History graduate student Emilie Cunning has received a Moody Research Grant from the LBJ Presidential Library. She will head to Austin this fall to conduct archival research on transnational protest cultures in the US and UK in the 1960s-1970s. Her dissertation project is tentatively titled “Transnational Protest Cultures: The Anti-War and Black Power Movements in Britain and the United States, 1960-1974.”
Cunning has developed her dissertation project through varied activities over the last year. In the spring semester, she taught a course related to her research titled “US & the Cold War.” In March, she presented her work at the Boston University American Political History Graduate Conference. The paper focused on transnational anti-war networks during the Vietnam era, specifically on the role of “American Exiles” in Britain who formed a persistent source of opposition to the American war in Vietnam while working with British anti-war groups such as the BCPV and CND.

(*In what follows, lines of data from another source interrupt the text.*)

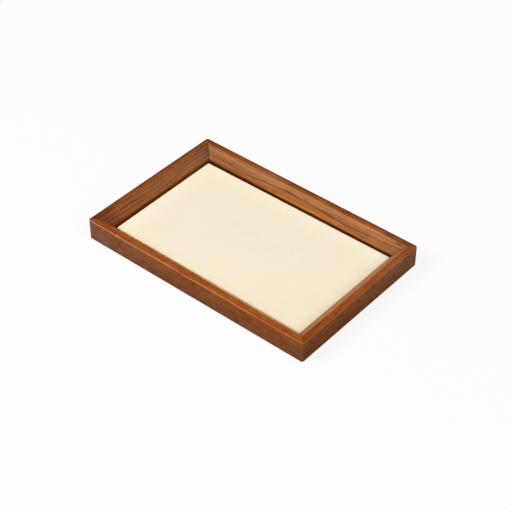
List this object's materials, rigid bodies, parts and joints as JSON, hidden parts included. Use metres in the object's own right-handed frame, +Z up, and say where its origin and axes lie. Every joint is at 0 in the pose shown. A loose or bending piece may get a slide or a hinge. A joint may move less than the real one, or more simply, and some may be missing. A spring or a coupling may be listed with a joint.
{
  "type": "jewelry display tray",
  "caption": "Shallow rectangular wooden display tray with mitred, bevelled rails round a flat padded cloth insert that lifts out.",
  "frame": {"origin": "middle of the underside of the rails, where the tray rests", "axes": "+X along the long rails to the right rail, +Y across the tray from the front rail to the back rail, +Z up"},
  "size_m": [0.28, 0.182, 0.0254],
  "materials": {
    "stained_wood": "stained walnut brown with a satin lacquer, grain along each rail",
    "beech": "plain pressed beech",
    "fibreboard": "smooth medium-density fibreboard",
    "brad_steel": "bright drawn steel",
    "base_felt": "thin dark brown felt",
    "foam": "open-cell foam sheet",
    "pad_cloth": "cream microfibre with a fine short nap",
    "backing_cloth": "plain thin liner"
  },
  "bodies": {
    "tray": {"front_rail": "stained_wood", "back_rail": "stained_wood", "left_rail": "stained_wood", "right_rail": "stained_wood", "front_left_biscuit": "beech", "front_right_biscuit": "beech", "back_left_biscuit": "beech", "back_right_biscuit": "beech", "base_panel": "fibreboard", "panel_brads": "brad_steel", "base_felt": "base_felt"},
    "pad": {"pad_backing": "backing_cloth", "pad_board": "fibreboard", "pad_foam": "foam", "pad_cover": "pad_cloth"}
  },
  "joints": [
    {"name": "pad_lift", "type": "slide", "parent": "tray", "child": "pad", "axis": [0, 0, 1], "range_m": [0, 0.03]}
  ]
}
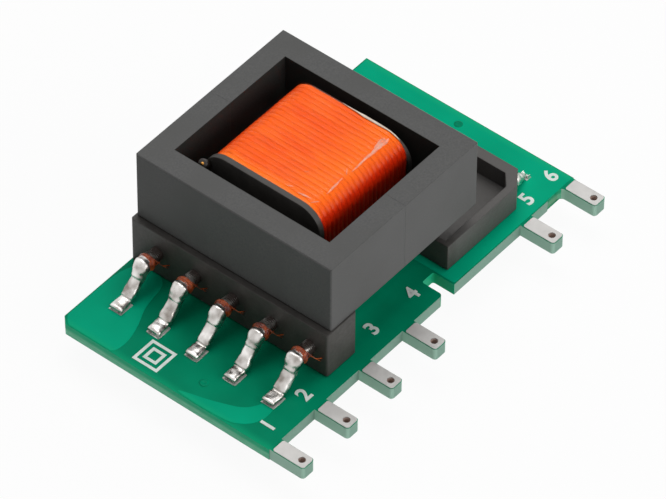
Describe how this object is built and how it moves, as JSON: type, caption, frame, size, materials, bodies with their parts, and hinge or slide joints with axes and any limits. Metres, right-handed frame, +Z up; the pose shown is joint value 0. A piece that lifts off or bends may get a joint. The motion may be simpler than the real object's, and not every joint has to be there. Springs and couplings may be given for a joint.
{
  "type": "open-frame power supply module",
  "caption": "Open-frame mains converter board with a flat ferrite transformer on top, edge contact fingers for soldering into a host board, and parts underneath.",
  "frame": {"origin": "middle of the outline in plan, at the level the module stands on (the undersides of its tallest packages)", "axes": "+X along the contact edge from the primary end to the secondary end, +Y away from the contact fingers, +Z up out of the transformer side"},
  "size_m": [0.0268, 0.0174, 0.011],
  "materials": {
    "board_green": "solder-masked glass-epoxy board",
    "tinned_copper": "tinned copper",
    "solder": "bright uneven solder",
    "ferrite": "ground dark grey ferrite",
    "bobbin_black": "black phenolic moulding",
    "enamelled_copper": "enamelled copper wire",
    "orange_wire": "orange enamelled wire",
    "yellow_tape": "polyester tape",
    "clear_film": "clear polyester film",
    "wire_end": "cut copper wire end",
    "pin_metal": "solder-dipped pin",
    "lead_metal": "tinned lead",
    "package_black": "black moulding compound",
    "capacitor_tan": "tan ceramic",
    "resistor_dark": "glazed resistor film"
  },
  "bodies": {
    "root": {"bobbin": "bobbin_black", "bridge_rectifier": "package_black", "bridge_rectifier_leads": "lead_metal", "chip_resistors": "resistor_dark", "chip_resistors_ends": "lead_metal", "circuit_board": "board_green", "clamp_diode": "package_black", "clamp_diode_leads": "lead_metal", "contact_pads": "tinned_copper", "controller_ic": "package_black", "controller_ic_leads": "lead_metal", "core_half_primary": "ferrite", "core_half_secondary": "ferrite", "insulation_tape_inner": "yellow_tape", "insulation_tape_outer": "yellow_tape", "isolation_capacitor": "capacitor_tan", "isolation_capacitor_ends": "lead_metal", "optocoupler": "package_black", "optocoupler_leads": "lead_metal", "output_capacitors": "capacitor_tan", "output_capacitors_ends": "lead_metal", "output_diode": "package_black", "output_diode_leads": "lead_metal", "primary_lands": "tinned_copper", "primary_leads": "enamelled_copper", "primary_pin_1": "pin_metal", "primary_pin_2": "pin_metal", "primary_pin_3": "pin_metal", "primary_pin_4": "pin_metal", "primary_pin_5": "pin_metal", "primary_solder": "solder", "primary_winding_inner": "enamelled_copper", "primary_winding_outer": "orange_wire", "primary_wire_wraps": "enamelled_copper", "secondary_lands": "tinned_copper", "secondary_leads": "orange_wire", "secondary_pin_1": "pin_metal", "secondary_pin_2": "pin_metal", "secondary_solder": "solder", "secondary_winding": "enamelled_copper", "secondary_wire_wraps": "orange_wire", "shunt_regulator": "package_black", "shunt_regulator_leads": "lead_metal", "supply_capacitors": "capacitor_tan", "supply_capacitors_ends": "lead_metal", "supply_diode": "package_black", "supply_diode_leads": "lead_metal", "underside_lands": "tinned_copper", "winding_film": "clear_film", "wire_stub": "wire_end"}
  },
  "joints": []
}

Earlier this summer, Cunning attended BOCA LONGA at University College London. BOCA LONGA is an annual spring workshop that brings together U.S. historians (both faculty and graduate students) from Boston University, Stanford University, UC Berkeley, UC Davis, University College London, and Emory. She attended along with History Department graduate student Jessica Locklear, Emory College Senior Associate Dean Joseph Crespino, and Profs. Jason Ward, Daniel LaChance and Carl Suddler.

Cunning will defend her dissertation prospectus this August.